People who eventually succeed at hard things describe this shift in similar terms. At some point, they say, they stopped checking the room. Not because they became arrogant—because they’d been in enough rooms to know that the checking was costing them more than it was giving them. The energy that used to go toward managing how they looked started going toward the work itself. And the work got better.

Research published in Perspectives on Psychological Science describes this as the core difference between a fixed and growth mindset: people who view failures as information rather than judgment become more resilient and challenge-seeking over time, while those who treat failure as a verdict on their ability tend to avoid situations where they might fall short.

What stops mattering

There’s a specific thing that fades with enough failure, and it’s hard to name precisely because it’s not one thing. It’s more like a background hum that you’ve been living with for so long that you don’t notice it until it’s gone.

The awareness of being watched. The low-level monitoring of how you’re coming across. The half-second pause before you say something, where part of your brain is checking whether this will make you look smart or foolish or naive or overconfident.

When that hum quiets—and it does, eventually, for people who keep going past the point where most people stop—something opens up. A directness. A willingness to be wrong out loud. A quality of presence in the work that wasn’t fully available when part of your attention was always managing the audience.

This is what the research is actually pointing at when it talks about humiliation tolerance as a driver of success. It’s not that successful people don’t feel embarrassment. It’s that they’ve gotten to a place where the embarrassment doesn’t redirect them.

What becomes possible

The clearest version of this I ever saw was in a colleague who seemed, from the outside, almost pathologically unbothered by negative feedback. She’d pitch something, have it torn apart, and come back the next week with a revised version—not defensive, not apologetic, just genuinely curious about what would work better.

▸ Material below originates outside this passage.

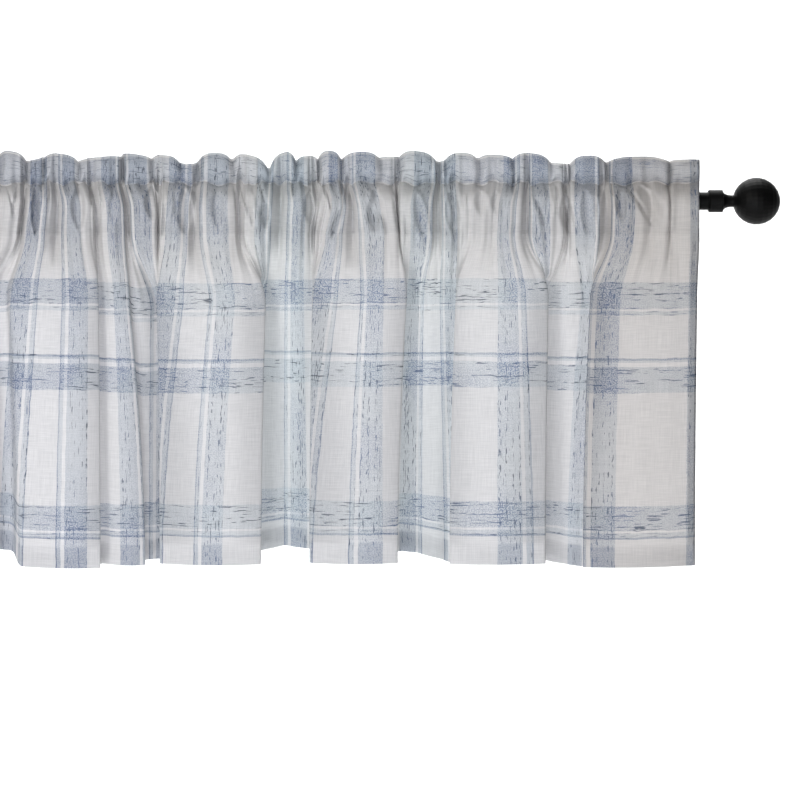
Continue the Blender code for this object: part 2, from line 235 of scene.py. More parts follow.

I asked her once how she did it. She said she’d been terrible at so many things for so long that she’d stopped expecting not to be terrible at new things. Being bad at the beginning wasn’t a problem she needed to solve. It was just the beginning.

That’s what becomes possible when you stop fearing the humiliation. Not perfection—speed. The willingness to be in the messy middle of something without needing it to look finished. The ability to put things out before they’re ready and use the response to make them better. The specific freedom of someone who has failed enough times to know that failing is survivable, and that surviving it is the fastest route to not failing quite as badly next time.

Final thoughts

Looking back at that meeting where my idea landed so badly, I can see now that I spent too long after it being careful. Waiting until the next idea was bulletproof. Letting the humiliation do what humiliation is designed to do, which is convince you to expose yourself less.

It worked for a while. I stopped looking stupid in meetings. I also stopped saying things that went anywhere interesting.

The ideas that eventually mattered came after I stopped waiting. After I’d pitched enough bad ones that the fear had nothing new to threaten me with. After the humiliation had arrived enough times that I knew, in my body, that I would get through it.

The research says this is how it goes for most people who build something worth building. Not talent. Not timing. Just a willingness to keep going past the point where the fear tells you to stop—until the fear, eventually, runs out of things to say.